When delayed evaluation is used for an expression (typically for a local variable), the context that the expression depends on is saved for use when the expression is eventually evaluated. Saxon now saves only those local variables that the expression actually references, whereas it previously saved the whole stack frame. This change has several benefits. Although the cost of doing the copying is small, not making copies of variables means that values can be discarded more quickly from memory by the garbage collector. Also, Saxon has an algorithm that prevents long chains of unevaluated expressions building up, especially during recursive processing: this algorithm is now more sensitive, as it only recognizes a chain where there is a genuine dependency. This prevents unnecessary early evaluation of expressions, which costs time and uses memory. In particular, there were situations where a local variable is declared in a loop, and each time round the loop the stack frame is saved, including the previous value of the same local variable, and so on.

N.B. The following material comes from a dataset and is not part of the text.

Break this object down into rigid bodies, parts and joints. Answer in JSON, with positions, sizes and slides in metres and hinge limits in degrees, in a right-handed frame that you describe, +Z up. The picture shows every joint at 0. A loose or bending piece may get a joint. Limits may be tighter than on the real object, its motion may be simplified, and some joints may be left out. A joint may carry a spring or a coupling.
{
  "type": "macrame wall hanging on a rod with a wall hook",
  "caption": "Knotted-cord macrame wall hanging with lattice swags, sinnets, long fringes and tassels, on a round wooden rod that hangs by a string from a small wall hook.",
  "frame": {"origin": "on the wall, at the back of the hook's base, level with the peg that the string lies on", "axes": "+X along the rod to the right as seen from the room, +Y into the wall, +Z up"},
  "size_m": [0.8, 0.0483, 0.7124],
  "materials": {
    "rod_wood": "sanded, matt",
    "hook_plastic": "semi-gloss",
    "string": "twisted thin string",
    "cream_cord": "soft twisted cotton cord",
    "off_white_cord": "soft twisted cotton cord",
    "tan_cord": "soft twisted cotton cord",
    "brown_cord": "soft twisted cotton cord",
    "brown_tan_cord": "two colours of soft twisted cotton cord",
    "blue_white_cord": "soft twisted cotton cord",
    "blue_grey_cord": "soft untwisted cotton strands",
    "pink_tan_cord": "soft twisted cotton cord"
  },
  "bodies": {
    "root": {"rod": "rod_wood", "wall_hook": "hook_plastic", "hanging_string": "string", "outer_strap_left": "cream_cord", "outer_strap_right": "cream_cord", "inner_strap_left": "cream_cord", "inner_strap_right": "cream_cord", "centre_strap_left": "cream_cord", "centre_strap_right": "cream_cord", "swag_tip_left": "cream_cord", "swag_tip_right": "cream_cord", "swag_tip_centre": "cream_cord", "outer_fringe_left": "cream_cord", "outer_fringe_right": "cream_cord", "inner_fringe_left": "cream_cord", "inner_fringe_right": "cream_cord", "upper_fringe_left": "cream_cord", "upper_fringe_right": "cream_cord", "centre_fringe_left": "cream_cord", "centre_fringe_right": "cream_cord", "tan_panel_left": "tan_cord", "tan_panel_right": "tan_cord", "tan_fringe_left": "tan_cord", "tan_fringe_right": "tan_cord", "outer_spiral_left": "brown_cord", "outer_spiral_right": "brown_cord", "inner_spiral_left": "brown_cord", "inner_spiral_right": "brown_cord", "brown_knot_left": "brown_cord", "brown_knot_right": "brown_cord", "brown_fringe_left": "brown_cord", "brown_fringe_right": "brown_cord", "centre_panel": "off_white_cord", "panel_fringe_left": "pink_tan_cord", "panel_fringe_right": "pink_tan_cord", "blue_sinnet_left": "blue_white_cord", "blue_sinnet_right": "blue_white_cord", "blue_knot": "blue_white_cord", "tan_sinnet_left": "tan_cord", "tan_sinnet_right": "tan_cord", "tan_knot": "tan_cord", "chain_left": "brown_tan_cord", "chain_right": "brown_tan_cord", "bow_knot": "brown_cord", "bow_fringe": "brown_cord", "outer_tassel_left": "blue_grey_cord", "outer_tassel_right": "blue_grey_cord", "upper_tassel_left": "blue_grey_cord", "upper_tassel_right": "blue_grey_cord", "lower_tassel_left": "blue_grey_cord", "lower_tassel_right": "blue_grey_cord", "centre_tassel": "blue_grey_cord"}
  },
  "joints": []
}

Operations that atomize a sequence of nodes and expect the result to be a sequence containing zero or
one atomic values (arithmetic is a typical example)
have been speeded up by combining the operations of atomization and cardinality checking,
and by providing a new method atomize()
on the NodeInfo
interface
which (unlike the existing
getTypedValue()
method) returns the actual value rather than an iterator. This removes several
iterators from the evaluation pipeline, thus reducing overheads.

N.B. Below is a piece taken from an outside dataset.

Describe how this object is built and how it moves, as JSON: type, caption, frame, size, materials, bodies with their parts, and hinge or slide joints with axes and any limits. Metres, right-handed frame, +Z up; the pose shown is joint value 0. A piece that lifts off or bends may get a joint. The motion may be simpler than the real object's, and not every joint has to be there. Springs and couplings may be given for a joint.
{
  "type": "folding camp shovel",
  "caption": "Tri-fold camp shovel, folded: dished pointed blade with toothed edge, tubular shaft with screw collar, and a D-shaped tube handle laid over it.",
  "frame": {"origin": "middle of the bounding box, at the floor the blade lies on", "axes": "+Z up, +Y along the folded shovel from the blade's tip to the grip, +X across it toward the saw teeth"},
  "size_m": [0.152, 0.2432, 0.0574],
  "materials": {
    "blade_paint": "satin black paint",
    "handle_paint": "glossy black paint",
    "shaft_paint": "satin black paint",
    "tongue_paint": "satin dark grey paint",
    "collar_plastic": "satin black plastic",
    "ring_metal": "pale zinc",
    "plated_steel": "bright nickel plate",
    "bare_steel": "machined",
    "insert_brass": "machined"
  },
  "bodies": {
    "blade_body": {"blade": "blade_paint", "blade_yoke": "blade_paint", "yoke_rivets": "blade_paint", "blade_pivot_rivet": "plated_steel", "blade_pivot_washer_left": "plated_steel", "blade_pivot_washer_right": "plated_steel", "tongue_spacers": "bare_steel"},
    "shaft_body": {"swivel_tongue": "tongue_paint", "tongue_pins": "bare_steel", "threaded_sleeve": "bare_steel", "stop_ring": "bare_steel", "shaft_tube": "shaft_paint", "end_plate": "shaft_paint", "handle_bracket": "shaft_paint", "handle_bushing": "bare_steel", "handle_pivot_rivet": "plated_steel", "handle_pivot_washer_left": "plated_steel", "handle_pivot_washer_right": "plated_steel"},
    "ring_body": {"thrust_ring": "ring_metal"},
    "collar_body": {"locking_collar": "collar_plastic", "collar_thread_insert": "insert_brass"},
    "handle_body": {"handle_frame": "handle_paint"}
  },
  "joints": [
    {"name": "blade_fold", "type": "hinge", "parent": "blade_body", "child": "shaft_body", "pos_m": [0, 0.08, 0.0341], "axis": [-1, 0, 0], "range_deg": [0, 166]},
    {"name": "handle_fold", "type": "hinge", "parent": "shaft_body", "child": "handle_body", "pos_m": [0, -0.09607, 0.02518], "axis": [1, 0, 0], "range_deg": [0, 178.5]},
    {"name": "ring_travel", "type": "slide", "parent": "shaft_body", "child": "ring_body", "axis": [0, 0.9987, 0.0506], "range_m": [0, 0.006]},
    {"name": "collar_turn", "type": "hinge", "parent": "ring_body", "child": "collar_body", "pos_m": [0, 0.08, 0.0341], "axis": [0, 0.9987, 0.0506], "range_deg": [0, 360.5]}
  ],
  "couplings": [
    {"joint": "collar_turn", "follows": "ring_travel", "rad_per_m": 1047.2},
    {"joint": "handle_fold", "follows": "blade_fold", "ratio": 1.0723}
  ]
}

When taking input from a DOMSource, Saxon now tests to see whether the supplied document supports DOM level 3
methods, and if it does so, it uses the DOM methods isSameNode()
and compareDocumentPosition()
when sorting nodes into document order. These have the potential to be more efficient than Saxon's algorithms
for comparing document order (though it depends on the implementation, of course).
The RegexIterator
class, supporting xsl:analyze-string
and the
saxon:analyze-string()
extension function, has been rewritten to take advantage of
the SequenceIterator
redesign introduced some while ago, which means that it no
longer needs to perform lookahead. This greatly simplifies the design and improves performance.
In the course of this simplification, it was found that the last()
function was not
working on this iterator.
Where the values of constructed text nodes and attributes are known at compile time, Saxon now
analyzes the value at compile time; if the value consists of ASCII characters with no special characters
that might need escaping, the value is marked as such to save unnecessary work at serialization time.
Previously this optimization was done only for attribute values of literal result elements in XSLT. Whitespace
text nodes generated as a result of the indent="yes"
option also benefit from this
optimization.
The Expression.analyze()
method, previously used to perform type checking and optimization
on expressions in the abstract expression tree, has been split into two methods: typeCheck()
and optimize()
. This means that this phase of processing has been split into two phases.
This has a number of benefits: (a) the optimize() phase is optional, and can be omitted in contexts such
as saxon:evaluate()
or when debugging; (b) it removes the problem that analyze()
was being executed twice in XSLT, once at the XPath expression level and once at the level of a template or function
(now, typeCheck()
is called once for each XPath expression, and optimize()
is called
at the template or function level), and (c) it enables the optimization of a parent expression to perform tree
rewrites after the type-checking of subordinate expressions, but before they are themselves optimized,
which sometimes makes it easier to recognize the subexpressions that are amenable to optimization.
The way the XSLT current()
function works has changed. Previously, this was quietly
moved to the top level of an XPath expression by virtue of the fact that expressions that don't depend on a loop
variable are moved outside the loop. The problem was that as optimization increasingly happens at the level of
a template or function, it was difficult to ensure that the call was moved to the right place. There is now
an explicit rewrite that replaces the call on current()
with a reference to a system-generated variable at the
level of an XPath expression as written in XSLT. During this rewrite I discovered bug 1200164, which required
a fairly substantial redesign of the way current()
works within a pattern.
A set of nested let
expressions is now evaluated iteratively rather than by recursion,
reducing the use of Java stack space and increasing the scope for the garbage collector to free heap memory.
This affects XSLT as well as XQuery, because a sequence of local xsl:variable
instructions is
compiled into a nested set of let
expressions. In 8.4 there was a restriction that tail call
optimization was not invoked on an XSLT template whose body was a let
expression (in source terms,
a sequence of instructions starting with xsl:variable
): this restriction has been removed.
Runtime type checking can now be performed within the push pipeline: this typically arises when an "as"
attribute is used on xsl:template
. Previously this resulted in the value of the template being
physically constructed in memory, and then checked against the type. This led to a lot of unnecessary use
of memory and copying of intermediate results. The results of the template are now checked on-the-fly.
As well as improving performance, this also means that the error messages can be more precise about the
location of the code that generated the incorrect content.